少し経ってから、私は不思議な感覚に浸りました。

台所で料理をする私の背中を見て、
母は自分の子ども時代の、母親との楽しい一場面が無意識にオーバーラップして、すっかり童心に還って声をあげた、、、それだけの事ではあるのですが、

母はあの瞬間、本当に子どもだったのかもしれないと、私は思いはじめました。子どもじみた、とかいう例えの意味ではなく、本当に10歳くらいの子どもだった。では私は誰か。母の母親?そうではないのです。あの瞬間、私は誰でもありませんでした。
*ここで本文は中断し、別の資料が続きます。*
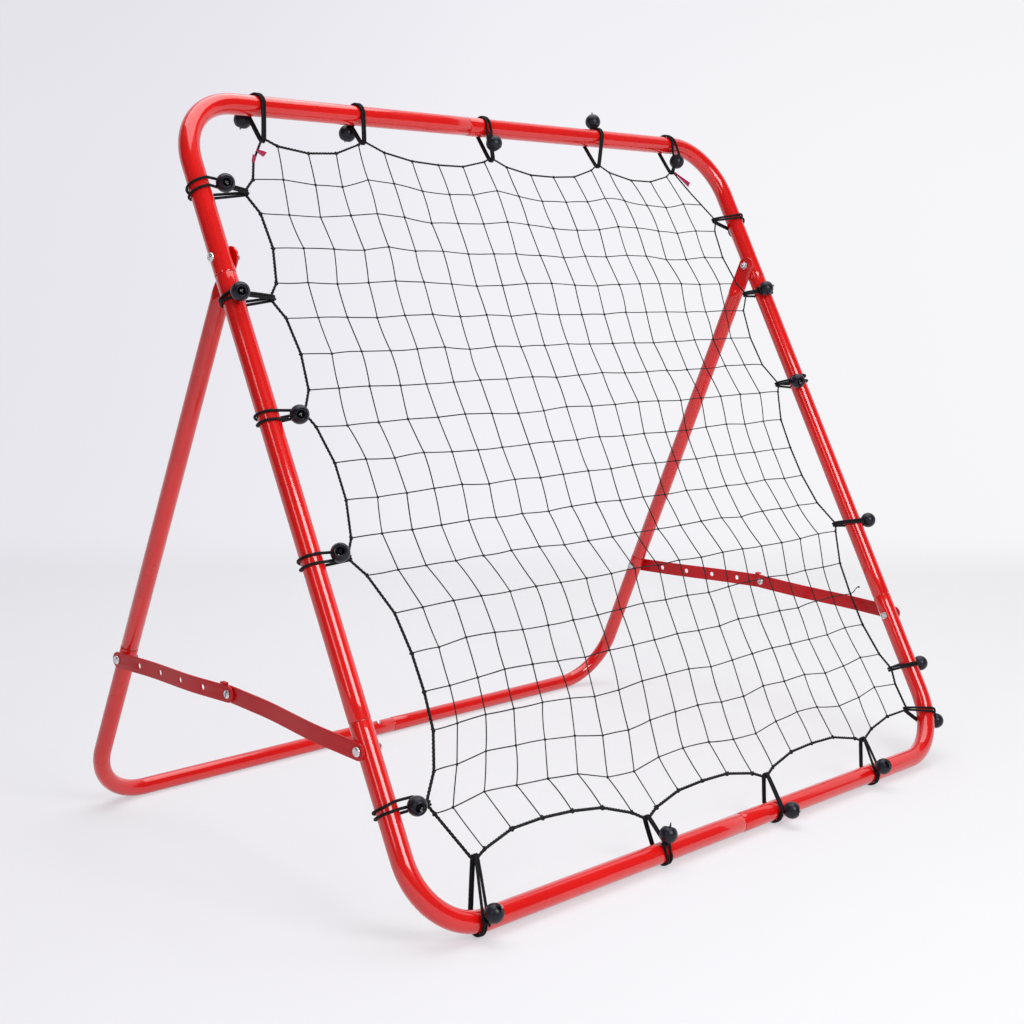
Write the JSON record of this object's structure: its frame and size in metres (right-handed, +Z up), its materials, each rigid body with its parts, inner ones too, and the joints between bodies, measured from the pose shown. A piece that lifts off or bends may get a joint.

ただのシルエットだけになって、10歳の女の子の現実の中にただ存在していた。
そして次の瞬間、突然10歳の現実を生きてしまった事にハッとなって、再び慣れ親しんだ現在までの現実に戻った、のではないか。

私が今日まで、一日一日を過ごしてきたスケール感というのは、思ったよりも曖昧なものなのかもしれません。
理路整然と連続的に展開してきたかに思える、この人生のストーリーは、本当は時系列も何も無く、一つひとつの情報としてただフラットに浮かんでいるだけなのかもしれません。

それらの情報を好きに繋ぎ合わせて、どうにか自分で理解できるように秩序だてている、、、

人生とは何かと言えば、
各々が自分勝手に、そういう作業をしているだけ、なのかもしれません。